Mechanisms of RecA filament nucleation on ssDNA by the DprA protein.

The DprA protein has been implicated in the protection of incoming DNA. However, the presence of dprA gene family members, also known as smf, across diverse bacterial species suggests a broader functionality for their gene products. We examined the role of the Escherichia coli DprA/Smf homologue in conjugation. Remarkably, Bacillus subtilis dprA/smf can complement an E. coli dprA mutant, indicating interchangeability of dprA/smf genes between competent and non-competent species in conjugational processes.
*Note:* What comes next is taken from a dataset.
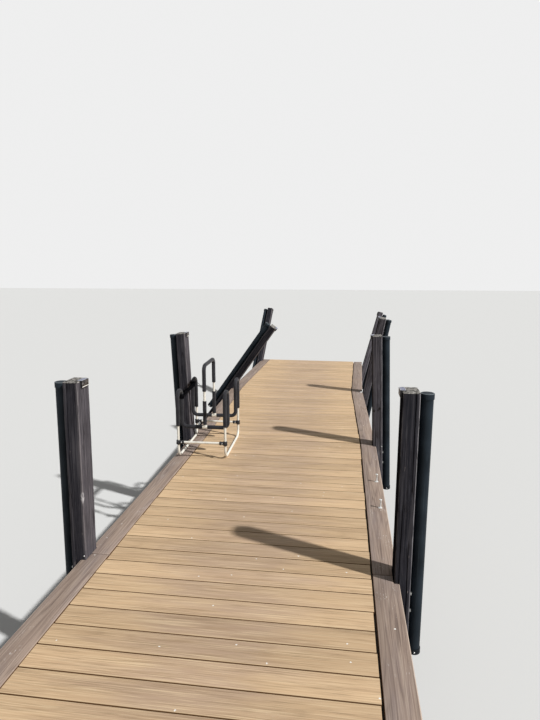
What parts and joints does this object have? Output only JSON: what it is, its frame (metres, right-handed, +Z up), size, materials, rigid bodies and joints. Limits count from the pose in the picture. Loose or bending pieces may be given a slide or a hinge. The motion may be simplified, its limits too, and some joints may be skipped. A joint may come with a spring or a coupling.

The DprA protein forms a complex with DNA, facilitating the nucleation of RecA protein filaments onto circular single-stranded DNA coated with SSB protein. To focus on RecA nucleation, we employed short DNA oligonucleotides that restrict RecA-DNA binding but allow for DprA-RecA-DNA binding. Analysis of dATPase activity revealed that RecA-DNA complexes were readily formed only with olig50, while DprA-RecA-DNA complexes were also feasible with olig21. Combining experimental data with a full-atomic model of the RecA-DprA-ssDNA complex’s spatial structure, we proposed a molecular mechanism for DprA-mediated loading of RecA proteins onto ssDNA. Our findings suggest that only one DprA-ssDNA interaction can occur sterically, occupying one strand of ssDNA in the complex.